▶

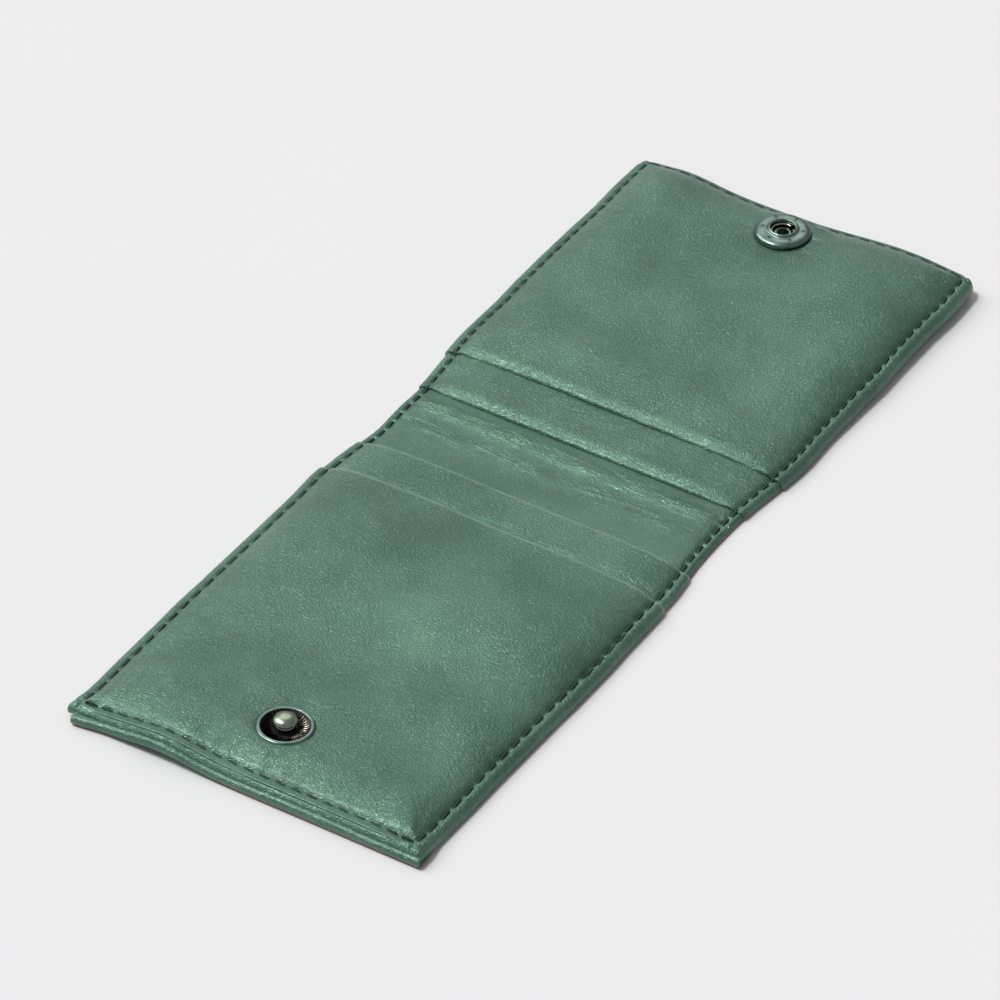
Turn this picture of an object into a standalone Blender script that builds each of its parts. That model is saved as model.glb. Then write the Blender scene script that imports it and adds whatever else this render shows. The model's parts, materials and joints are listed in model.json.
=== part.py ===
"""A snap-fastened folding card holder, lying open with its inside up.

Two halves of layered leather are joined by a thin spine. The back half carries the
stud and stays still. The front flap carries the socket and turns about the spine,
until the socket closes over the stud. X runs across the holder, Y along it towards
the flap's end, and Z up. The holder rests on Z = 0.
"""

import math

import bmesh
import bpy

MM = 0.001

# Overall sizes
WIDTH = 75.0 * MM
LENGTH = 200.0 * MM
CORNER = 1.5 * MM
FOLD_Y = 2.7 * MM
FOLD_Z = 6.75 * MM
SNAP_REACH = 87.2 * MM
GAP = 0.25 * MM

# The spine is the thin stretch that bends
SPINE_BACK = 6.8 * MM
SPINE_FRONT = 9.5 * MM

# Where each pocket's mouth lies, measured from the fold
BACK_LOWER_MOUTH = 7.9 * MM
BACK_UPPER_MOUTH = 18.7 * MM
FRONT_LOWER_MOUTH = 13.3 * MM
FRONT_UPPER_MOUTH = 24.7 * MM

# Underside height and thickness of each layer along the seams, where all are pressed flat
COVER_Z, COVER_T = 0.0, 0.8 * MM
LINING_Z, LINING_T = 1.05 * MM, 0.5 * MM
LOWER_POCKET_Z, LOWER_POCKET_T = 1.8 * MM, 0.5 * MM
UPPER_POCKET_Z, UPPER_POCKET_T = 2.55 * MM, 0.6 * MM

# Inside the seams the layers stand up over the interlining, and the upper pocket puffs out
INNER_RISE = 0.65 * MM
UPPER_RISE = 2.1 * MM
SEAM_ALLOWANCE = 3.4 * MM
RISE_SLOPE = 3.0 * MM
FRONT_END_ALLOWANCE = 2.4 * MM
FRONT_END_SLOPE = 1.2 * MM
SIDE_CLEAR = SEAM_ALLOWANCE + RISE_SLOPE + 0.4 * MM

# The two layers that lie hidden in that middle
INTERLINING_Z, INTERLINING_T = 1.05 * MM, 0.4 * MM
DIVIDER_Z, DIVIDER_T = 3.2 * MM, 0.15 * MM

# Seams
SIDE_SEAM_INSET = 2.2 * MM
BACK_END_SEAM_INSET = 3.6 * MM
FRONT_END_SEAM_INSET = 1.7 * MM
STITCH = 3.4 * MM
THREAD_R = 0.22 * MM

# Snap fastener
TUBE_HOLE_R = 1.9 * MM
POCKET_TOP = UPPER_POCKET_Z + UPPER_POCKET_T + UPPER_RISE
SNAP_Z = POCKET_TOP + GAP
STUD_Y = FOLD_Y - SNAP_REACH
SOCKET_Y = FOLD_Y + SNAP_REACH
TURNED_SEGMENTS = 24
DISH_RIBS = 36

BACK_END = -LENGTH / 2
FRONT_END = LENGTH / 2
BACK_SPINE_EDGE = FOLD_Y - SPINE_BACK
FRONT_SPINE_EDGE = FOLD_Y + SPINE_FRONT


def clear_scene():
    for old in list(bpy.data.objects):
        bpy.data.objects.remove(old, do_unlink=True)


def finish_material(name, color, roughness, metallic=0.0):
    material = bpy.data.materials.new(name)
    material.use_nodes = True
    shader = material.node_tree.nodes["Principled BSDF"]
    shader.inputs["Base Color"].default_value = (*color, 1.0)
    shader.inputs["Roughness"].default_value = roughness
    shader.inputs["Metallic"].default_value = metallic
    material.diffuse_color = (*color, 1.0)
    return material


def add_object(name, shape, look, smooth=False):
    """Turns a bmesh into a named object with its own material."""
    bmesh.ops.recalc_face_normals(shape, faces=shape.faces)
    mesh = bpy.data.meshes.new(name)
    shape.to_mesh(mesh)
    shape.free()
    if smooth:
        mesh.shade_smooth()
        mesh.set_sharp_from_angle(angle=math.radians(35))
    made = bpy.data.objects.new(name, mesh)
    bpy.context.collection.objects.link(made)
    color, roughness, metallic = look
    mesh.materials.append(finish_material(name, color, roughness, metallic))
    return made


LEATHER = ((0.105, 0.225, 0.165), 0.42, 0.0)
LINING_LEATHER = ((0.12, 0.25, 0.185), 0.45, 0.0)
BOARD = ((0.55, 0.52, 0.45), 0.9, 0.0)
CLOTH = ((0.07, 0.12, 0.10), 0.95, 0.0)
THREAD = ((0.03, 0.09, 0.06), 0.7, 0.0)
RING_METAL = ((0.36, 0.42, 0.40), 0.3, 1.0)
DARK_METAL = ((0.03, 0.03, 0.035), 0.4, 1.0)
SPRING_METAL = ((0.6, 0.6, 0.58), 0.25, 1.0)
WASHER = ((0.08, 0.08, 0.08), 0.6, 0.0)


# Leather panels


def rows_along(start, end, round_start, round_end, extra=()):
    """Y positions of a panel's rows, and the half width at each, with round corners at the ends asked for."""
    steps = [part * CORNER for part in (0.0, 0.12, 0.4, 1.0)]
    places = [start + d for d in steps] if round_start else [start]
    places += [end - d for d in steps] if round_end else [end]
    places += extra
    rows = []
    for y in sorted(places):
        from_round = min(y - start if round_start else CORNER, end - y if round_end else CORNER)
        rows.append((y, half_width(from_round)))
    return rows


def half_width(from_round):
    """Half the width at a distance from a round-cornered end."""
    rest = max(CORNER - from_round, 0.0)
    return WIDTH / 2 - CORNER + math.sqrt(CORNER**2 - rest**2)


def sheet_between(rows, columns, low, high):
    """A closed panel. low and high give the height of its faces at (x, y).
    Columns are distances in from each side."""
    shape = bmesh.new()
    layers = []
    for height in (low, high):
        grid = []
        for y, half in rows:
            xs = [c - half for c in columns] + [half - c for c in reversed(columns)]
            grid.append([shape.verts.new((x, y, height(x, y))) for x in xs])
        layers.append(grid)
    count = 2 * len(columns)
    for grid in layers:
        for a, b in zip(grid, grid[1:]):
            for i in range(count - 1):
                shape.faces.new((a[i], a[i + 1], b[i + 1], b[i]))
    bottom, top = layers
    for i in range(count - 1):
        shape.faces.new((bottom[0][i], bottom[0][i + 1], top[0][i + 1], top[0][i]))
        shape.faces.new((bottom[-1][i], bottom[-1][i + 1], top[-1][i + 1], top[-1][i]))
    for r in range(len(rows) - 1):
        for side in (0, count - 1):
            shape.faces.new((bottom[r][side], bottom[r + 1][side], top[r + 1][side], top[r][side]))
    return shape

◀

WRITTEN REQUEST
Copy all the lines, exactly.

CORRECT ANSWER
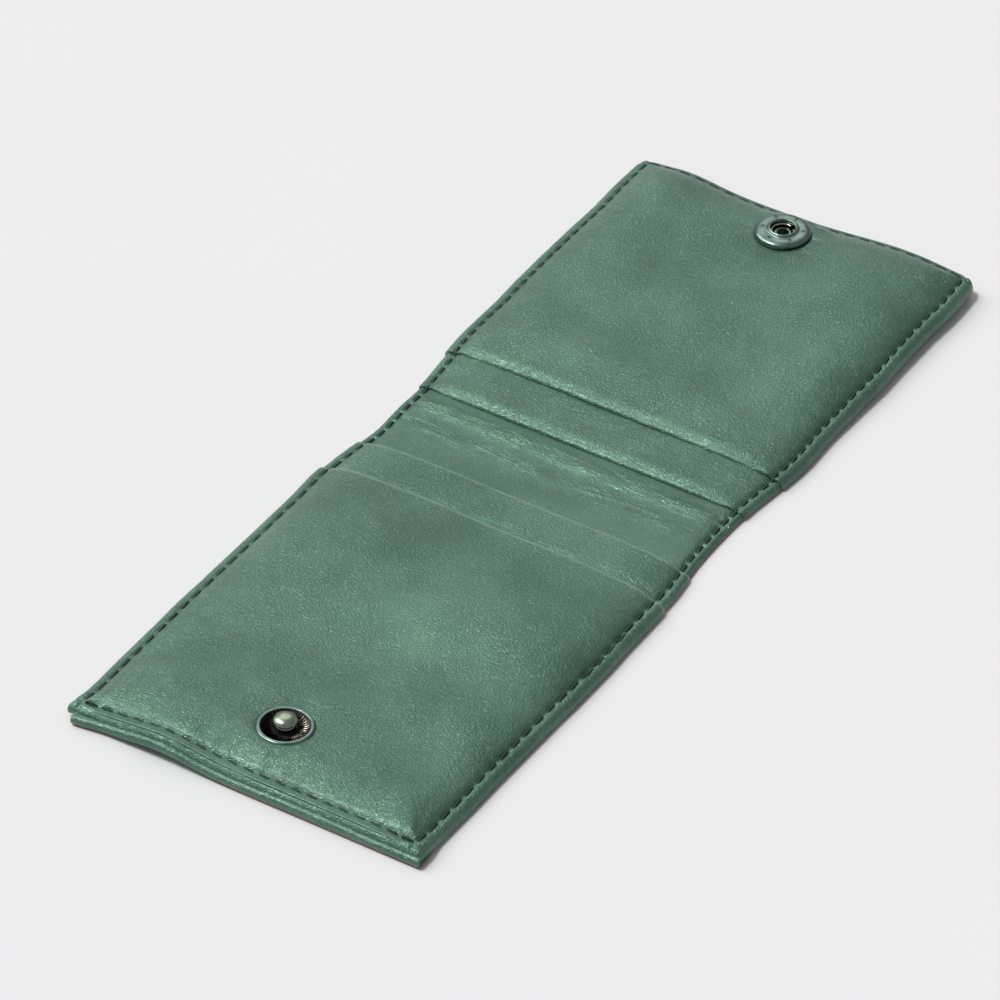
Turn this picture of an object into a standalone Blender script that builds each of its parts. That model is saved as model.glb. Then write the Blender scene script that imports it and adds whatever else this render shows. The model's parts, materials and joints are listed in model.json.
=== part.py ===
"""A snap-fastened folding card holder, lying open with its inside up.

Two halves of layered leather are joined by a thin spine. The back half carries the
stud and stays still. The front flap carries the socket and turns about the spine,
until the socket closes over the stud. X runs across the holder, Y along it towards
the flap's end, and Z up. The holder rests on Z = 0.
"""

import math

import bmesh
import bpy

MM = 0.001

# Overall sizes
WIDTH = 75.0 * MM
LENGTH = 200.0 * MM
CORNER = 1.5 * MM
FOLD_Y = 2.7 * MM
FOLD_Z = 6.75 * MM
SNAP_REACH = 87.2 * MM
GAP = 0.25 * MM

# The spine is the thin stretch that bends
SPINE_BACK = 6.8 * MM
SPINE_FRONT = 9.5 * MM

# Where each pocket's mouth lies, measured from the fold
BACK_LOWER_MOUTH = 7.9 * MM
BACK_UPPER_MOUTH = 18.7 * MM
FRONT_LOWER_MOUTH = 13.3 * MM
FRONT_UPPER_MOUTH = 24.7 * MM

# Underside height and thickness of each layer along the seams, where all are pressed flat
COVER_Z, COVER_T = 0.0, 0.8 * MM
LINING_Z, LINING_T = 1.05 * MM, 0.5 * MM
LOWER_POCKET_Z, LOWER_POCKET_T = 1.8 * MM, 0.5 * MM
UPPER_POCKET_Z, UPPER_POCKET_T = 2.55 * MM, 0.6 * MM

# Inside the seams the layers stand up over the interlining, and the upper pocket puffs out
INNER_RISE = 0.65 * MM
UPPER_RISE = 2.1 * MM
SEAM_ALLOWANCE = 3.4 * MM
RISE_SLOPE = 3.0 * MM
FRONT_END_ALLOWANCE = 2.4 * MM
FRONT_END_SLOPE = 1.2 * MM
SIDE_CLEAR = SEAM_ALLOWANCE + RISE_SLOPE + 0.4 * MM

# The two layers that lie hidden in that middle
INTERLINING_Z, INTERLINING_T = 1.05 * MM, 0.4 * MM
DIVIDER_Z, DIVIDER_T = 3.2 * MM, 0.15 * MM

# Seams
SIDE_SEAM_INSET = 2.2 * MM
BACK_END_SEAM_INSET = 3.6 * MM
FRONT_END_SEAM_INSET = 1.7 * MM
STITCH = 3.4 * MM
THREAD_R = 0.22 * MM

# Snap fastener
TUBE_HOLE_R = 1.9 * MM
POCKET_TOP = UPPER_POCKET_Z + UPPER_POCKET_T + UPPER_RISE
SNAP_Z = POCKET_TOP + GAP
STUD_Y = FOLD_Y - SNAP_REACH
SOCKET_Y = FOLD_Y + SNAP_REACH
TURNED_SEGMENTS = 24
DISH_RIBS = 36

BACK_END = -LENGTH / 2
FRONT_END = LENGTH / 2
BACK_SPINE_EDGE = FOLD_Y - SPINE_BACK
FRONT_SPINE_EDGE = FOLD_Y + SPINE_FRONT


def clear_scene():
    for old in list(bpy.data.objects):
        bpy.data.objects.remove(old, do_unlink=True)


def finish_material(name, color, roughness, metallic=0.0):
    material = bpy.data.materials.new(name)
    material.use_nodes = True
    shader = material.node_tree.nodes["Principled BSDF"]
    shader.inputs["Base Color"].default_value = (*color, 1.0)
    shader.inputs["Roughness"].default_value = roughness
    shader.inputs["Metallic"].default_value = metallic
    material.diffuse_color = (*color, 1.0)
    return material


def add_object(name, shape, look, smooth=False):
    """Turns a bmesh into a named object with its own material."""
    bmesh.ops.recalc_face_normals(shape, faces=shape.faces)
    mesh = bpy.data.meshes.new(name)
    shape.to_mesh(mesh)
    shape.free()
    if smooth:
        mesh.shade_smooth()
        mesh.set_sharp_from_angle(angle=math.radians(35))
    made = bpy.data.objects.new(name, mesh)
    bpy.context.collection.objects.link(made)
    color, roughness, metallic = look
    mesh.materials.append(finish_material(name, color, roughness, metallic))
    return made


LEATHER = ((0.105, 0.225, 0.165), 0.42, 0.0)
LINING_LEATHER = ((0.12, 0.25, 0.185), 0.45, 0.0)
BOARD = ((0.55, 0.52, 0.45), 0.9, 0.0)
CLOTH = ((0.07, 0.12, 0.10), 0.95, 0.0)
THREAD = ((0.03, 0.09, 0.06), 0.7, 0.0)
RING_METAL = ((0.36, 0.42, 0.40), 0.3, 1.0)
DARK_METAL = ((0.03, 0.03, 0.035), 0.4, 1.0)
SPRING_METAL = ((0.6, 0.6, 0.58), 0.25, 1.0)
WASHER = ((0.08, 0.08, 0.08), 0.6, 0.0)


# Leather panels


def rows_along(start, end, round_start, round_end, extra=()):
    """Y positions of a panel's rows, and the half width at each, with round corners at the ends asked for."""
    steps = [part * CORNER for part in (0.0, 0.12, 0.4, 1.0)]
    places = [start + d for d in steps] if round_start else [start]
    places += [end - d for d in steps] if round_end else [end]
    places += extra
    rows = []
    for y in sorted(places):
        from_round = min(y - start if round_start else CORNER, end - y if round_end else CORNER)
        rows.append((y, half_width(from_round)))
    return rows


def half_width(from_round):
    """Half the width at a distance from a round-cornered end."""
    rest = max(CORNER - from_round, 0.0)
    return WIDTH / 2 - CORNER + math.sqrt(CORNER**2 - rest**2)


def sheet_between(rows, columns, low, high):
    """A closed panel. low and high give the height of its faces at (x, y).
    Columns are distances in from each side."""
    shape = bmesh.new()
    layers = []
    for height in (low, high):
        grid = []
        for y, half in rows:
            xs = [c - half for c in columns] + [half - c for c in reversed(columns)]
            grid.append([shape.verts.new((x, y, height(x, y))) for x in xs])
        layers.append(grid)
    count = 2 * len(columns)
    for grid in layers:
        for a, b in zip(grid, grid[1:]):
            for i in range(count - 1):
                shape.faces.new((a[i], a[i + 1], b[i + 1], b[i]))
    bottom, top = layers
    for i in range(count - 1):
        shape.faces.new((bottom[0][i], bottom[0][i + 1], top[0][i + 1], top[0][i]))
        shape.faces.new((bottom[-1][i], bottom[-1][i + 1], top[-1][i + 1], top[-1][i]))
    for r in range(len(rows) - 1):
        for side in (0, count - 1):
            shape.faces.new((bottom[r][side], bottom[r + 1][side], top[r + 1][side], top[r][side]))
    return shape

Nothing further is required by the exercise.